Secondo, nel silenzio generale il banchiere centrale austriaco, Ewald Nowotny, membro del Consiglio direttivo della Bce, ha messo sul tavolo la possibilità di un rialzo dei tassi prima della fine del Quantitative easing. In un’intervista al quotidiano tedesco Handelsblatt, Nowotny ha detto che la decisione se procedere a una stretta prima o dopo il termine del programma di acquisto asset sarà presa più avanti e ha ipotizzato un ritocco verso l’alto prima del tasso dei depositi, attualmente a -0,40% e, solo in un secondo momento, il rifinanziamento principale, ora a zero. «Ovviamente le parole del banchiere pongono un serio problema di comunicazione per la Banca centrale europea perché vanno a contraddire l’atteggiamento ufficiale della Bce sulla sequenza di uscita dall’accomodamento monetario», hanno sottolineato gli strategist di Unicredit.

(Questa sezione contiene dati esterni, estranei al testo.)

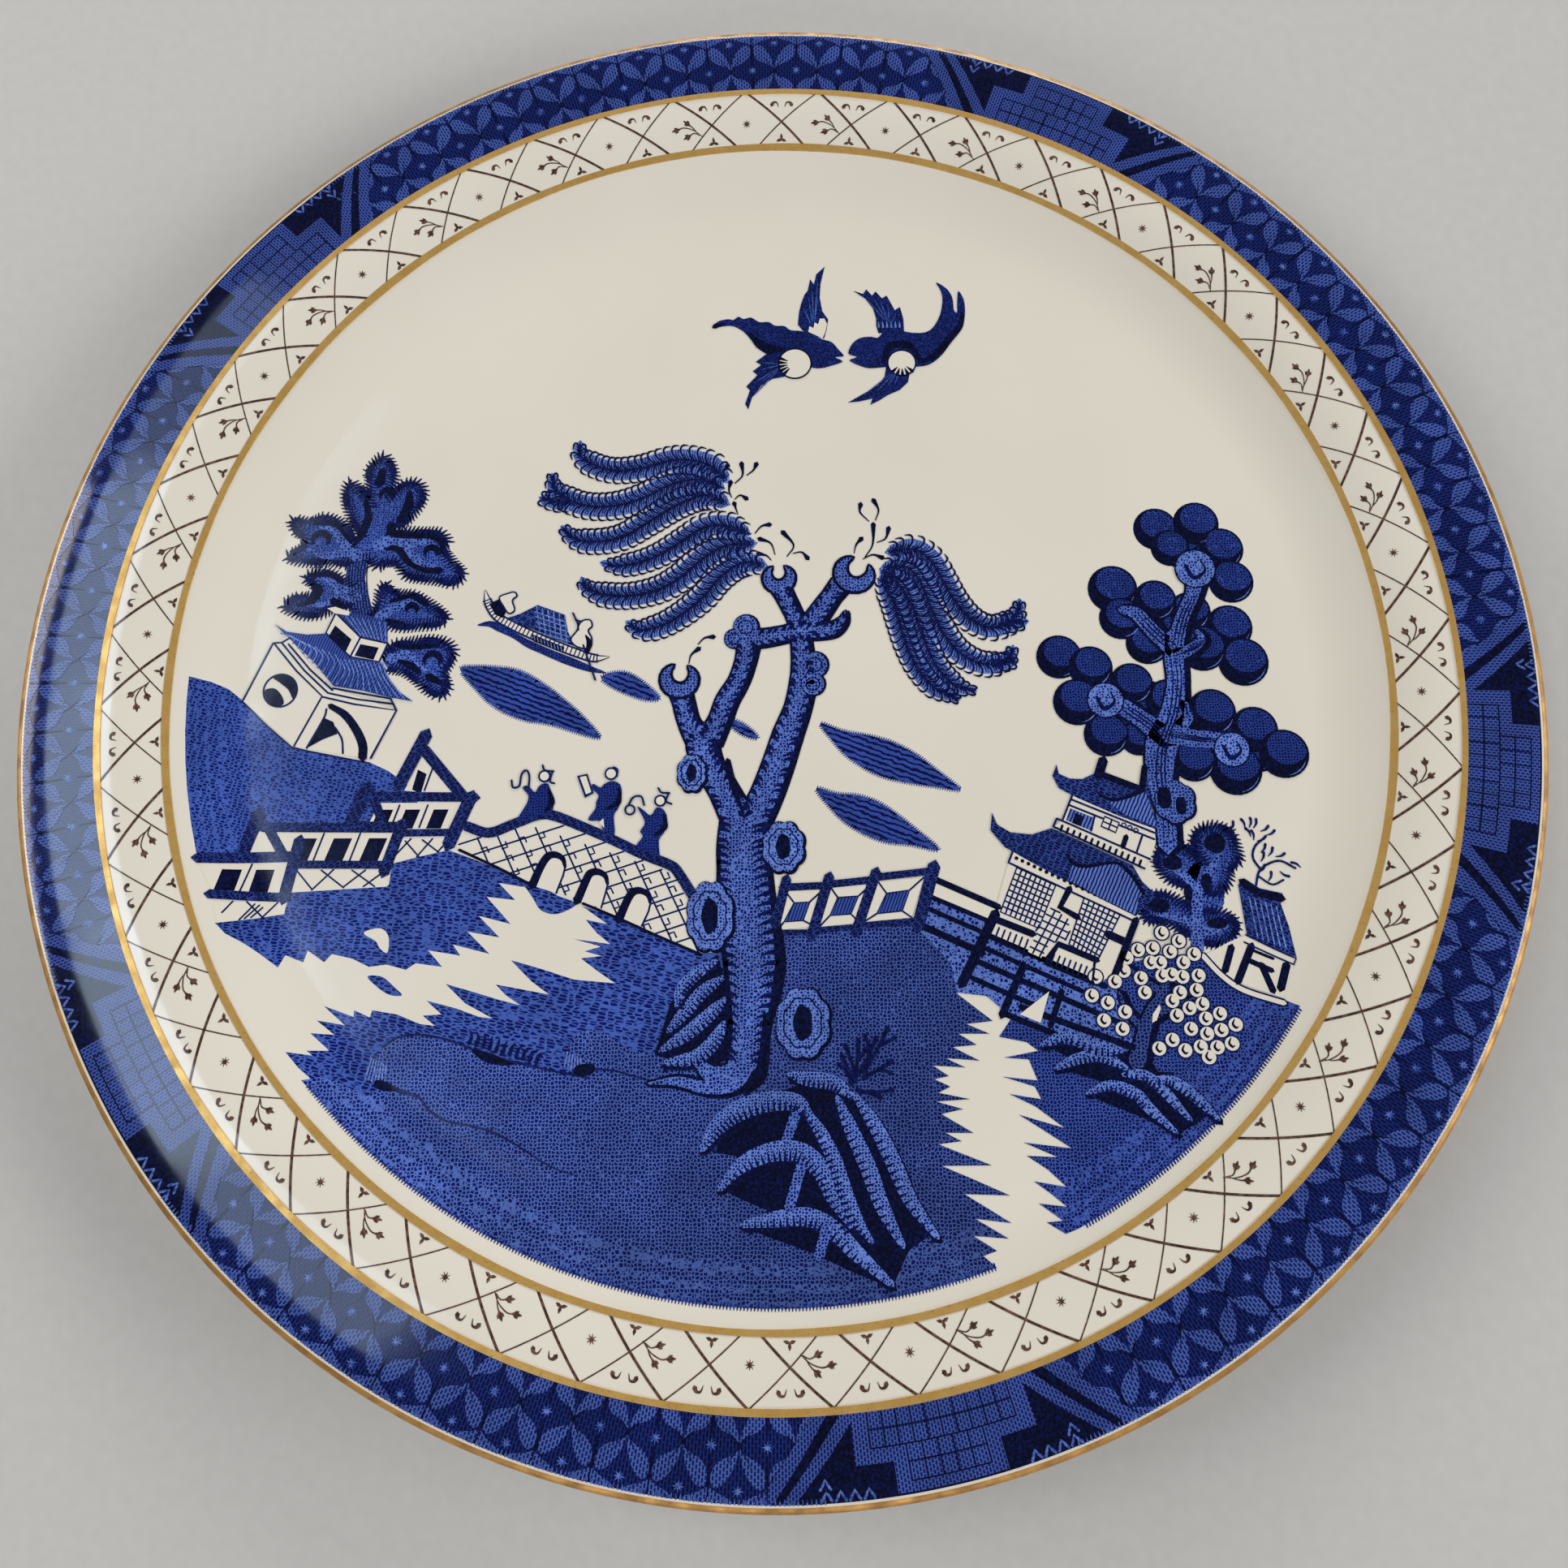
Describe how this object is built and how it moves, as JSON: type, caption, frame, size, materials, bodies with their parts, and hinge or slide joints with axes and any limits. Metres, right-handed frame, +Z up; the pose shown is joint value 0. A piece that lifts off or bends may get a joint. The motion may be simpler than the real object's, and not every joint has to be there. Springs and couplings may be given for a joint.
{
  "type": "dinner plate",
  "caption": "Round china dinner plate with a shallow well, low rim and foot ring, printed with a blue chinoiserie landscape, a lattice band, a blue border and gilt lines.",
  "frame": {"origin": "centre of the foot ring, on the surface that the plate stands on", "axes": "+Z up along the axis of revolution; +Y towards the top of the landscape, +X to its right"},
  "size_m": [0.267, 0.267, 0.0153],
  "materials": {
    "bisque_china": "unglazed fired china, only bare on the foot's contact strip",
    "glazed_china": "warm white china under a clear gloss glaze",
    "cobalt_print": "engraved cobalt-blue transfer print, dotted and lined, glazed",
    "sepia_print": "warm white glaze with a sepia line-and-sprig print",
    "gilding": "burnished gold, slightly worn"
  },
  "bodies": {
    "root": {"china_body": "bisque_china", "clear_glaze": "glazed_china", "landscape_print": "cobalt_print", "lattice_band_print": "sepia_print", "fret_border_print": "cobalt_print", "petal_border_print": "cobalt_print", "gilt_inner_line": "gilding", "gilt_outer_line": "gilding", "gilt_edge_line": "gilding"}
  },
  "joints": []
}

Ma se ieri l’euro/dollaro ha reagito al ribasso alle parole di Nowotny, giovedì si era mosso esattamente al contrario, quando sempre il banchiere centrale austriaco aveva detto chiaro e tondo che a sostituire Draghi nel 2019 potrebbe essere il numero uno della Bundesbank, Jens Weidmann. Insomma, un superfalco all’Eurotower val bene una moneta in rafforzamento, vista l’agenda anti-Weimar che applicherebbe: addio stimolo, solo rigore. Nowotny, pur ammettendo che una decisione simile ricade «nelle sfere politiche e non dipende dal controllo dei banchieri centrali», ha sottolineato come il processo di selezione si restringerà ovviamente al novero delle personalità più qualificate. E quali sono a suo modo di vedere? Il banchiere centrale tedesco e il suo collega francese, François Villeroy de Galhau, «i quali fanno parte senza alcuna ombra di dubbio di questo novero ristretto di candidati». Per Nowotny, infine, «Jens Weidmann è un collega altamente stimato da tutti». 

Cosa vi avevo detto, in tempi non sospetti? La Germania, la quale non a caso ha rimpatriato con grande anticipo la quasi totalità del suo oro fisico stoccato all’estero, sente puzza di disfacimento dell’eurozona e, onde evitare brutte sorprese, punta a controllare la cassaforte dell’Unione: al centro delle preoccupazioni, ovviamente, il sistema di pagamento dell’eurozona, quel Target2 che vede la continua crescita degli sbilanciamenti fra dare e avere tra Bundesbank e Banche centrali del Sud Europa, in particolare Italia e Spagna. Davvero dobbiamo ritenere importante la visita della Merkel a Washington, alla luce di tutto questo? Tanto più che, budget alla mano, si è già capito quale sarà la ricetta economica di Trump nel medio termine, il vecchio caro warfare come moltiplicatore del Pil: 52 miliardi di stanziamento al Pentagono, a fronte di tagli per assistenza e sanità, parlano chiaro, così come l’avvertimento lanciato ieri da Seul dal segretario di Stato, Rex Tillerson, nei confronti della Corea del Nord: «La pazienza degli Usa sta finendo, ogni opzione è sul tavolo». E con Israele che bombarda posizioni Hezbollah in territorio siriano, una chiara provocazione proxy verso l’altro potenziale bersaglio delle attenzioni belliche Usa, ovvero l’Iran, direi che il quadro è completo: a Baden Baden, come sempre, si è fatta accademia e la Merkel a Washington è andata a salvare il salvabile per Berlino, altro che futuro del libero scambio e dell’Europa. 

Sotto traccia si stanno disvelando le vere trame in atto, con politica e mercato che paiono andare di pari passo. Non vorrei che ci rendessimo conto di quanto sta accadendo troppo tardi, ovvero quando sarà già realtà e non fantapolitica, come la bolla qualcuno in questi giorni di confusione globale.